# Approx 200 Year old



## chippypah (Dec 24, 2007)

Hi all,
Well here it is my latest creation; this is turned from an old railway sleeper that was removed from a steam railway. It is thought to be almost 200 years old, and I think it is Azobe as it was used a lot in the early years of steam railway.
Well that’s the history now for the turning; well it was very hard and took he edge off the chisel very quickly but finished very well. It has had about 20 coats of finish, and now comes the bad bit. When turning there was a bad smell to it and it was like the smell of Dog S**t yes really, and after all the finish on it stinks the house out. My Mrs Came down Sunday morning and thought the Cat had done one, and she hunted around to find it but yes it was the bowl. Not sure if the smell will fade, but if not well bin job. 
The bowl is 8 x 5 inch.
Cheers
Pete

PS Sorry Harry did not take any pictures when turning, But I will make sure I do next time but with one hand looks like I will have to strap the camera to my head hehehe


----------



## Glenmore (Sep 10, 2004)

Very nice Pete I see you are going to use your head again huh


----------



## harrysin (Jan 15, 2007)

Pete, what can I say, if you had three arms, let alone one, it wouldn't be possible do do better than that, it's simply beautiful. I do look forward to seeing photo-shoots, just put the chisel down for a moment, pick up the camera and take a shot, repeat this at intervals during the project.


----------



## Drugstore Cowboy (May 17, 2007)

chippypah said:


> . . . When turning there was a bad smell to it and it was like the smell of Dog S**t yes really, and after all the finish on it stinks the house out. . . .


I'm always intrigued at how wood holds its natural oils and aroma.
I had to cut through some 80 year old Southern Yellow Pine in a bathroom remodel --- and I swear the room smelled like I had just spilled a bottle of Pine-Sol. Of course that smell faded soon.

Hope you find a way to deal with the problem -- because that certainly IS a LOVELY piece.


----------



## curiousgeorge (Nov 6, 2006)

Pete, that is one beautiful piece. It sure would be a shame to can something that nice. Hope the odor subsides.


----------



## AxlMyk (Jun 13, 2006)

Pete:
That's a beautiful turning. I don't have a lathe, but have access to one, and hope to some day make bowls like that.

Cowboy:
That Southern yellow pine, does that wood get harder the older it gets. We were on Sanibel island in Florida last year and they have a historical district that we toured. The buildings had been built of a wood that got harder as it aged, and they said you had to drill a hole before you could put a nail in it.


----------



## Hamlin (Dec 25, 2005)

AxlMyk said:


> Pete:
> That's a beautiful turning. I don't have a lathe, but have access to one, and hope to some day make bowls like that.
> 
> Cowboy:
> That Southern yellow pine, does that wood get harder the older it gets. We were on Sanibel island in Florida last year and they have a historical district that we toured. The buildings had been built of a wood that got harder as it aged, and they said you had to drill a hole before you could put a nail in it.

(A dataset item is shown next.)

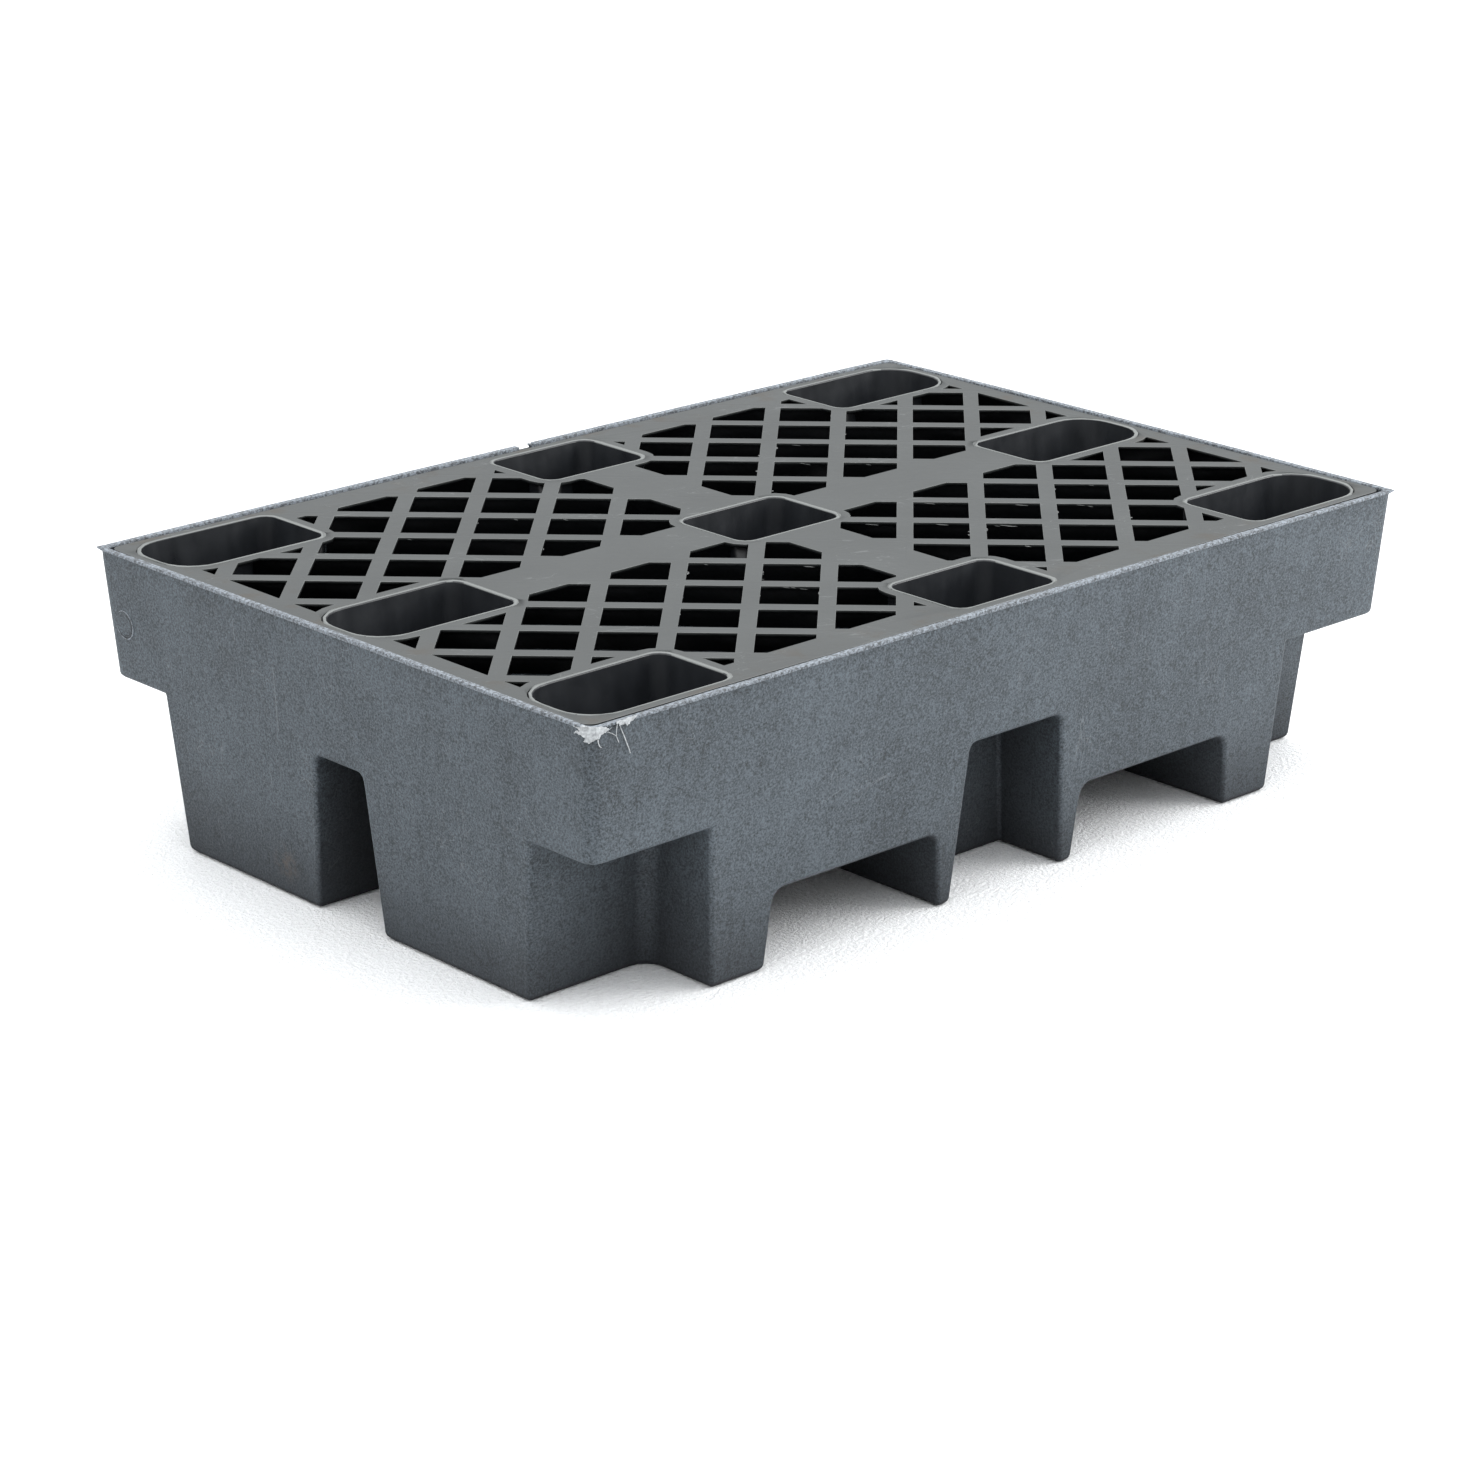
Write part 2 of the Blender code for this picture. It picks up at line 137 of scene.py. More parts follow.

This sounds more like the "Hedge" trees we have here in KS. The older it gets, the harder it gets. It's why we use them as fence posts.


----------



## challagan (Feb 7, 2006)

Nice job, that's a beauty and what a finish!

Corey


----------



## Hamlin (Dec 25, 2005)

Hi Pete,

That is a wonderful job you've done. Not sure if this would help with the odor but, trying burning some "incense" beside it. It may knock the odor down.


----------



## challagan (Feb 7, 2006)

I can't imagine a wood that smells like that but .. hope you get rid of it. I have always thought oak stinks personally. 

Corey


----------



## Dr.Zook (Sep 10, 2004)

Very nice Pete. I can not "picture" how a one armed man can turn a piece so nice. It would be nice to see you in action. To see how you hold a chisel to turn. Great work Pete no matter what Glenmore says.


----------



## Glenmore (Sep 10, 2004)

Don't you worry Dave you should here what I tell Pete about you.  He is a excellent turner for a one handed person. He does better then I do with my two hands so he's coming over during the summer to see me and teach me the secret.


----------



## harrysin (Jan 15, 2007)

Glenmore, I know that as a moderator you have the ability to delete posts, however I'll take a chance and tell you that to say that Pete is an excellent turner for a one handed person is suggesting that he isn't as as good as a two handed one and we all know that isn't true, he's up with the best, and I haven't been paid to say this!


----------



## Mike (Nov 22, 2004)

Pete, this sounds like the perfect mother-in-law present. And of course she would have to display it to show friends how crafty her son-in-law is...


----------



## chippypah (Dec 24, 2007)

Thanks for all the nice remarks, and I will be taking photos of the journey through my next project a hollow form vase. The bowl has had another 20 coats of finish, and either I am getting used to the smell or it is finally going.
Cheers
Pete


----------



## curiousgeorge (Nov 6, 2006)

Hey, Pete. How in the world do you get used to the smell of dog s**t???


----------



## BernieW (Sep 12, 2006)

Pete that turned out to be a beautiful piece. Hope you can remedy the smell problem.


----------